** Begin **

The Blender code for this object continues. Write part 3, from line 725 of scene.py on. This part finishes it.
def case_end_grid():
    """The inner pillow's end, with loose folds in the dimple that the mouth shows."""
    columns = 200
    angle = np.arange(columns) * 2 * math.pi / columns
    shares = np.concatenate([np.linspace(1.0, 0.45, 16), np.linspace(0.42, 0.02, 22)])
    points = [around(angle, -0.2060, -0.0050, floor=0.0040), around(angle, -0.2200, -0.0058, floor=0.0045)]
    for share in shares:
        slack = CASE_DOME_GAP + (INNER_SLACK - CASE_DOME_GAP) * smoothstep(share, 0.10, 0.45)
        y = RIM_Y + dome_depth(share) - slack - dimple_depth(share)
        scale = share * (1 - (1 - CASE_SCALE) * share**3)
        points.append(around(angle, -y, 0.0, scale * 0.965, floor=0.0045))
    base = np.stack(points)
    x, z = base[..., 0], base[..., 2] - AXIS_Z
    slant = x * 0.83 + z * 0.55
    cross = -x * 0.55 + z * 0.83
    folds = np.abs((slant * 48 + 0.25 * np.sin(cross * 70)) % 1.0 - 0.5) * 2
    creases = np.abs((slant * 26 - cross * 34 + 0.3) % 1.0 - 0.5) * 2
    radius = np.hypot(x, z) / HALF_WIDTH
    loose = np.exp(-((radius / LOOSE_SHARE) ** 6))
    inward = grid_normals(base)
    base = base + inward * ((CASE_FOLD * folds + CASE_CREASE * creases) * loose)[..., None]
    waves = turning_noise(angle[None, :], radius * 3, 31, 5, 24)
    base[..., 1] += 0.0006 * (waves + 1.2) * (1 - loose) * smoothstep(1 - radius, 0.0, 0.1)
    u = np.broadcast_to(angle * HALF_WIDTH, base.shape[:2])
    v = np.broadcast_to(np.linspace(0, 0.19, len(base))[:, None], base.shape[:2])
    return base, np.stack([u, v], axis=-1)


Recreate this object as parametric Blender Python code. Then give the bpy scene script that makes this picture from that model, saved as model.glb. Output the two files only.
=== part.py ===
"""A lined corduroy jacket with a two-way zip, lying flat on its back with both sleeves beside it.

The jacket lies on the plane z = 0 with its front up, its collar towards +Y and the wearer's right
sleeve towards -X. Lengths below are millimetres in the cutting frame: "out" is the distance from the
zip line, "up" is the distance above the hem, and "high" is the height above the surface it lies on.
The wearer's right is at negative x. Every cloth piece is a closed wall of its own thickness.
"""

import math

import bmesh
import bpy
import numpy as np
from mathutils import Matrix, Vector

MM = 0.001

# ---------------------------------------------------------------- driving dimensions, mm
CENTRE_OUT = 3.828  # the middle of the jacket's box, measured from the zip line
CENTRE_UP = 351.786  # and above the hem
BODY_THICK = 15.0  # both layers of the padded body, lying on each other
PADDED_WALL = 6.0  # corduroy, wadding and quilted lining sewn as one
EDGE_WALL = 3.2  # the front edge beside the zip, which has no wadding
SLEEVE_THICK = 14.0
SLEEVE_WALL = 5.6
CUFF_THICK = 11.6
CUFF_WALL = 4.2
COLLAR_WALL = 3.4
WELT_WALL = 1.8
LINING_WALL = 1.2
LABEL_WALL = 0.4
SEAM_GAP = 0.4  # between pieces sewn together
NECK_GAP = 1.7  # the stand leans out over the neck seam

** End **

> **Set problem**
Return the listing above in full, character for character.

> **Result for this task**
The Blender code for this object continues. Write part 3, from line 725 of scene.py on. This part finishes it.
def case_end_grid():
    """The inner pillow's end, with loose folds in the dimple that the mouth shows."""
    columns = 200
    angle = np.arange(columns) * 2 * math.pi / columns
    shares = np.concatenate([np.linspace(1.0, 0.45, 16), np.linspace(0.42, 0.02, 22)])
    points = [around(angle, -0.2060, -0.0050, floor=0.0040), around(angle, -0.2200, -0.0058, floor=0.0045)]
    for share in shares:
        slack = CASE_DOME_GAP + (INNER_SLACK - CASE_DOME_GAP) * smoothstep(share, 0.10, 0.45)
        y = RIM_Y + dome_depth(share) - slack - dimple_depth(share)
        scale = share * (1 - (1 - CASE_SCALE) * share**3)
        points.append(around(angle, -y, 0.0, scale * 0.965, floor=0.0045))
    base = np.stack(points)
    x, z = base[..., 0], base[..., 2] - AXIS_Z
    slant = x * 0.83 + z * 0.55
    cross = -x * 0.55 + z * 0.83
    folds = np.abs((slant * 48 + 0.25 * np.sin(cross * 70)) % 1.0 - 0.5) * 2
    creases = np.abs((slant * 26 - cross * 34 + 0.3) % 1.0 - 0.5) * 2
    radius = np.hypot(x, z) / HALF_WIDTH
    loose = np.exp(-((radius / LOOSE_SHARE) ** 6))
    inward = grid_normals(base)
    base = base + inward * ((CASE_FOLD * folds + CASE_CREASE * creases) * loose)[..., None]
    waves = turning_noise(angle[None, :], radius * 3, 31, 5, 24)
    base[..., 1] += 0.0006 * (waves + 1.2) * (1 - loose) * smoothstep(1 - radius, 0.0, 0.1)
    u = np.broadcast_to(angle * HALF_WIDTH, base.shape[:2])
    v = np.broadcast_to(np.linspace(0, 0.19, len(base))[:, None], base.shape[:2])
    return base, np.stack([u, v], axis=-1)


Recreate this object as parametric Blender Python code. Then give the bpy scene script that makes this picture from that model, saved as model.glb. Output the two files only.
=== part.py ===
"""A lined corduroy jacket with a two-way zip, lying flat on its back with both sleeves beside it.

The jacket lies on the plane z = 0 with its front up, its collar towards +Y and the wearer's right
sleeve towards -X. Lengths below are millimetres in the cutting frame: "out" is the distance from the
zip line, "up" is the distance above the hem, and "high" is the height above the surface it lies on.
The wearer's right is at negative x. Every cloth piece is a closed wall of its own thickness.
"""

import math

import bmesh
import bpy
import numpy as np
from mathutils import Matrix, Vector

MM = 0.001

# ---------------------------------------------------------------- driving dimensions, mm
CENTRE_OUT = 3.828  # the middle of the jacket's box, measured from the zip line
CENTRE_UP = 351.786  # and above the hem
BODY_THICK = 15.0  # both layers of the padded body, lying on each other
PADDED_WALL = 6.0  # corduroy, wadding and quilted lining sewn as one
EDGE_WALL = 3.2  # the front edge beside the zip, which has no wadding
SLEEVE_THICK = 14.0
SLEEVE_WALL = 5.6
CUFF_THICK = 11.6
CUFF_WALL = 4.2
COLLAR_WALL = 3.4
WELT_WALL = 1.8
LINING_WALL = 1.2
LABEL_WALL = 0.4
SEAM_GAP = 0.4  # between pieces sewn together
NECK_GAP = 1.7  # the stand leans out over the neck seam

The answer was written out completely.